Short task ▸ Give back, exactly as written, the lines from the beginning of the listing through the one that contains "return seat(piece, frameAt)".

------ Provided material ------

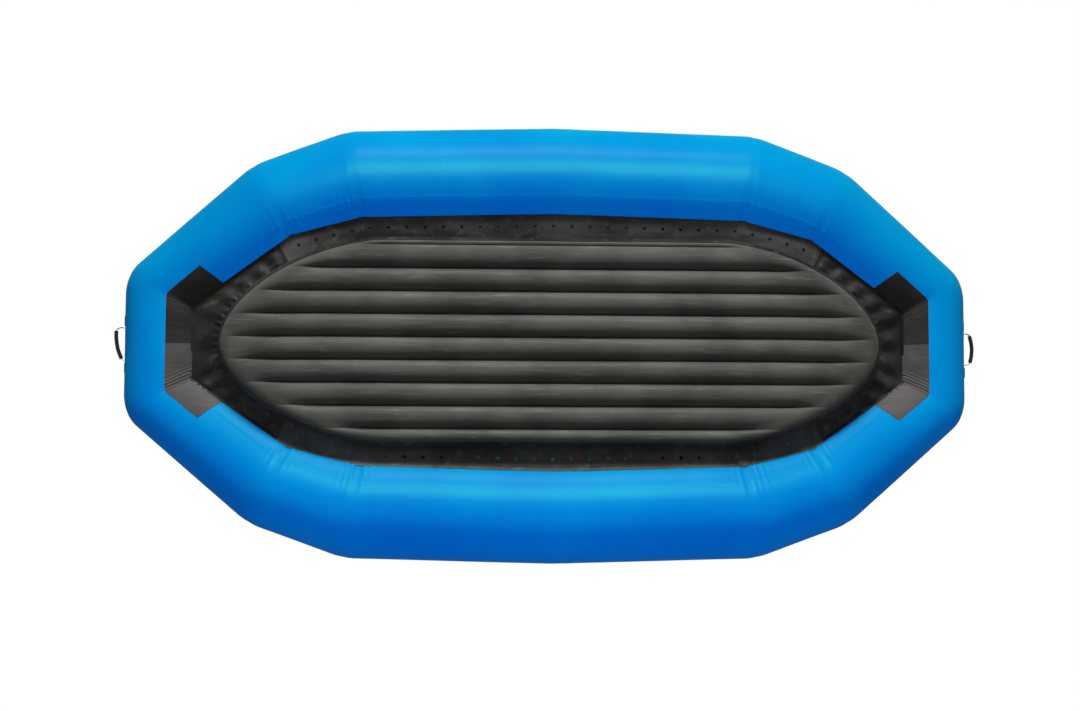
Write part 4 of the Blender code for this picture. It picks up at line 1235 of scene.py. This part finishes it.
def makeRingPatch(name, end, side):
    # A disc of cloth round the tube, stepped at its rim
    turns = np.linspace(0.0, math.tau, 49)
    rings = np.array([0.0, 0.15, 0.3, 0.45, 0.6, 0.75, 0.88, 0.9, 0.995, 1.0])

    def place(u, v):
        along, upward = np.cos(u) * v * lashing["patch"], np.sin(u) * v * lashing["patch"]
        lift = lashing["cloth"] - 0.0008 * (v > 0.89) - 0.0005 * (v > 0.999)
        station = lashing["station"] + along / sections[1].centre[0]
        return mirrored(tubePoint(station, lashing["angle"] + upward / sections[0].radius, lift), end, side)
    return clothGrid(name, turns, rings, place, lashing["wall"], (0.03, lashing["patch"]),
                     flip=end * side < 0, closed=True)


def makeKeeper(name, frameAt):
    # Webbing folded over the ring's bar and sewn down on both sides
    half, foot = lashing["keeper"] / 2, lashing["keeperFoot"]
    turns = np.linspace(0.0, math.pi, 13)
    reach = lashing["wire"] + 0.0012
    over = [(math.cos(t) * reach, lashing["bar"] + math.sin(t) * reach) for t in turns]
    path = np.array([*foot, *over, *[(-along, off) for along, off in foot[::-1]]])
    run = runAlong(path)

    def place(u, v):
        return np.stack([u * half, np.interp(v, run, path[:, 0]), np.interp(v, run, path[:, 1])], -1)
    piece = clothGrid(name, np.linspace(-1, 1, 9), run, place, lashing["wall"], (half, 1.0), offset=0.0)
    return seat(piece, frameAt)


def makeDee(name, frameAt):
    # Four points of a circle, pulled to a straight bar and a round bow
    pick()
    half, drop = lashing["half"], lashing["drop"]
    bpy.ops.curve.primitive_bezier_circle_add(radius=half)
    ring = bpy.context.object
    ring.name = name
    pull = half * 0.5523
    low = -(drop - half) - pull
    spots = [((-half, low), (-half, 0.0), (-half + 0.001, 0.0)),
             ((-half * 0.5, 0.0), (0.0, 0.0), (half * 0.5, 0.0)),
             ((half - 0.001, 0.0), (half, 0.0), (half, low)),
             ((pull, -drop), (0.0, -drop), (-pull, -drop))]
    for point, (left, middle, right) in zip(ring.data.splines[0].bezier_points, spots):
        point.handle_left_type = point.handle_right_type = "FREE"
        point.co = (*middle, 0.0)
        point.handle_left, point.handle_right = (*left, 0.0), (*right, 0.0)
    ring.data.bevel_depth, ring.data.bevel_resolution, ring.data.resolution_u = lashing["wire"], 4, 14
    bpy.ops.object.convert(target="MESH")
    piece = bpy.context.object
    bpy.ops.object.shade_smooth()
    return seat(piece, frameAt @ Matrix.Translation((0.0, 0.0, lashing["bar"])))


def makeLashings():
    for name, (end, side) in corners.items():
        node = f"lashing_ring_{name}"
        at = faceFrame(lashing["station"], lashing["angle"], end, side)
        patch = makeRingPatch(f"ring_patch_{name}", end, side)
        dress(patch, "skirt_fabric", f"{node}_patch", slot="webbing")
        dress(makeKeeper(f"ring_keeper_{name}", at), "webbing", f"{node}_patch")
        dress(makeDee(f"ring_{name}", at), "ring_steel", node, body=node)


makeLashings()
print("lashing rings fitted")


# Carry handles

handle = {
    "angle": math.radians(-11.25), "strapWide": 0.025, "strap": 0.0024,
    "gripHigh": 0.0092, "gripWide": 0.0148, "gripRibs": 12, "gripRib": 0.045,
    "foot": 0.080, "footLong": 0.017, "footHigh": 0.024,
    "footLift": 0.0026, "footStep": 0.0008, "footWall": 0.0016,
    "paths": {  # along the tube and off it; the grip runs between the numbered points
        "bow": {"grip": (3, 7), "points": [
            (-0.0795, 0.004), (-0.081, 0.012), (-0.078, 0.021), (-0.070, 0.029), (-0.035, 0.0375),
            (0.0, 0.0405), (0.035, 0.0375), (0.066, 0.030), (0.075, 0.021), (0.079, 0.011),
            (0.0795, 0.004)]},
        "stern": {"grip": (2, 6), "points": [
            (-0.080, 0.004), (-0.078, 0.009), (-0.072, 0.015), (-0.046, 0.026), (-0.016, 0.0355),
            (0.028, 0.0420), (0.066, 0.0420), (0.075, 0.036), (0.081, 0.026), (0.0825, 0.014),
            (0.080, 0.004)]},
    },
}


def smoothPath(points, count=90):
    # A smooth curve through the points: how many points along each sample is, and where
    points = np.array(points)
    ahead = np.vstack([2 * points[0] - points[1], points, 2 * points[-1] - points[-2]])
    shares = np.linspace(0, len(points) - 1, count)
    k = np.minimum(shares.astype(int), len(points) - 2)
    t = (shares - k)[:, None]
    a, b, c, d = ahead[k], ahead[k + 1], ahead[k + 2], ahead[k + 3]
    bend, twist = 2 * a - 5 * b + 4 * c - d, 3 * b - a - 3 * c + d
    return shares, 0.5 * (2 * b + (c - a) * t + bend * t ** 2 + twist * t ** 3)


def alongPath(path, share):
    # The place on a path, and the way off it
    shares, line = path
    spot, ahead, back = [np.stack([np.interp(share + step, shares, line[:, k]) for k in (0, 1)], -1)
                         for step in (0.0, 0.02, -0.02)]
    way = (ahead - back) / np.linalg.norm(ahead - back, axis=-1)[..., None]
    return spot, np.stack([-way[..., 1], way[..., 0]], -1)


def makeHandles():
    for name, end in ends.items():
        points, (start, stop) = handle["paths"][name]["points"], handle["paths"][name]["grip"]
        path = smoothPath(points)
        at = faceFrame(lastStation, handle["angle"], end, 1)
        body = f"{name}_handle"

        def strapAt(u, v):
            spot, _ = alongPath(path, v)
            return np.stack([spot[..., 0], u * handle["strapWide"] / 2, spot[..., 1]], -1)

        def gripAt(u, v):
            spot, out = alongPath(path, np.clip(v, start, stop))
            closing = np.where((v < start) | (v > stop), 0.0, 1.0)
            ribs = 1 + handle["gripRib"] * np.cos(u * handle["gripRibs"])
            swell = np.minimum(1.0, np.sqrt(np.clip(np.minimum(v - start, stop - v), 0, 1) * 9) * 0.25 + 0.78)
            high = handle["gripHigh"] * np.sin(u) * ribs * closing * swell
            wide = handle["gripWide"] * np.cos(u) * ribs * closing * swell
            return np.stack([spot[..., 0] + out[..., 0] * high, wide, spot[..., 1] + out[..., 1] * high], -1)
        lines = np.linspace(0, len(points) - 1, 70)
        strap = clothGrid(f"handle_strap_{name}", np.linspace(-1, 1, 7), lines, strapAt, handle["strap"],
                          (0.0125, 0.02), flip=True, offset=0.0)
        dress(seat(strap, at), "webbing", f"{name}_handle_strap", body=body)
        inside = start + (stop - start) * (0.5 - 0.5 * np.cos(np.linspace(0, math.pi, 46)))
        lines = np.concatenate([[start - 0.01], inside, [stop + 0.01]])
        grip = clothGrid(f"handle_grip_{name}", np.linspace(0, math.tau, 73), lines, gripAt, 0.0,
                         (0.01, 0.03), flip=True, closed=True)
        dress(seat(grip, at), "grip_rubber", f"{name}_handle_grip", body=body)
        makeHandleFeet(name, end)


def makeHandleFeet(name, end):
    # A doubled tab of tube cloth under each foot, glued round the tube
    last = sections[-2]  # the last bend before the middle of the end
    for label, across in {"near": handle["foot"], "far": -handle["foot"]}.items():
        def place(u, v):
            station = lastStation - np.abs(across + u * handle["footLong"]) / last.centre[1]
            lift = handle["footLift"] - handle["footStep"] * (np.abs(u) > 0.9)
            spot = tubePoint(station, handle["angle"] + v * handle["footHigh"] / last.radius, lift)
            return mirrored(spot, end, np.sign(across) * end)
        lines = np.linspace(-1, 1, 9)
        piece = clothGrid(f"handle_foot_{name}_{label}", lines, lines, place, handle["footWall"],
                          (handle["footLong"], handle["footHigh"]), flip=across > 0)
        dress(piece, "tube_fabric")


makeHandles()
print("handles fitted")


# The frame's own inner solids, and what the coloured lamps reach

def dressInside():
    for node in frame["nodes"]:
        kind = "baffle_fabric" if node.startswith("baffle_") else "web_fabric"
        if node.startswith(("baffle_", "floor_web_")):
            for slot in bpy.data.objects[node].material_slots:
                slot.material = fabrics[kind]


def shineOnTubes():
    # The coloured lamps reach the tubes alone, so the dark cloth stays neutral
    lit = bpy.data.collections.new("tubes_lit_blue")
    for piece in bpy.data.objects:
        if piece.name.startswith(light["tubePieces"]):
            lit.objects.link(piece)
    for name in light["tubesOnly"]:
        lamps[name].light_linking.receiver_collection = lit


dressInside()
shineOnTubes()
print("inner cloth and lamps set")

------

Correct response ▸
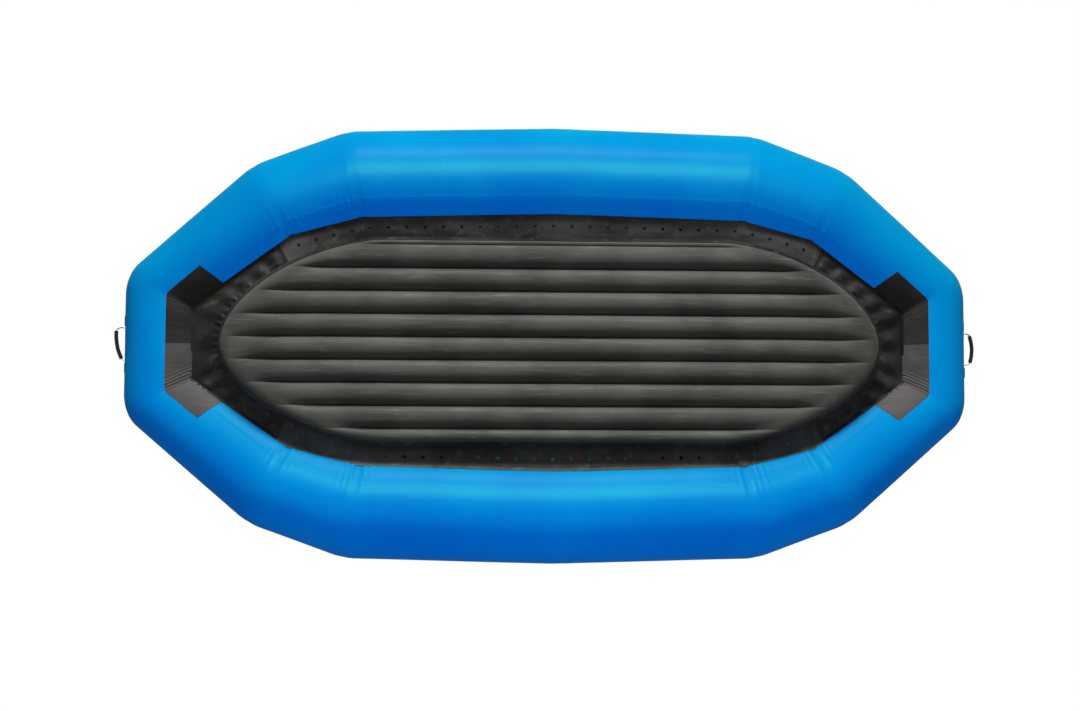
Write part 4 of the Blender code for this picture. It picks up at line 1235 of scene.py. This part finishes it.
def makeRingPatch(name, end, side):
    # A disc of cloth round the tube, stepped at its rim
    turns = np.linspace(0.0, math.tau, 49)
    rings = np.array([0.0, 0.15, 0.3, 0.45, 0.6, 0.75, 0.88, 0.9, 0.995, 1.0])

    def place(u, v):
        along, upward = np.cos(u) * v * lashing["patch"], np.sin(u) * v * lashing["patch"]
        lift = lashing["cloth"] - 0.0008 * (v > 0.89) - 0.0005 * (v > 0.999)
        station = lashing["station"] + along / sections[1].centre[0]
        return mirrored(tubePoint(station, lashing["angle"] + upward / sections[0].radius, lift), end, side)
    return clothGrid(name, turns, rings, place, lashing["wall"], (0.03, lashing["patch"]),
                     flip=end * side < 0, closed=True)


def makeKeeper(name, frameAt):
    # Webbing folded over the ring's bar and sewn down on both sides
    half, foot = lashing["keeper"] / 2, lashing["keeperFoot"]
    turns = np.linspace(0.0, math.pi, 13)
    reach = lashing["wire"] + 0.0012
    over = [(math.cos(t) * reach, lashing["bar"] + math.sin(t) * reach) for t in turns]
    path = np.array([*foot, *over, *[(-along, off) for along, off in foot[::-1]]])
    run = runAlong(path)

    def place(u, v):
        return np.stack([u * half, np.interp(v, run, path[:, 0]), np.interp(v, run, path[:, 1])], -1)
    piece = clothGrid(name, np.linspace(-1, 1, 9), run, place, lashing["wall"], (half, 1.0), offset=0.0)
    return seat(piece, frameAt)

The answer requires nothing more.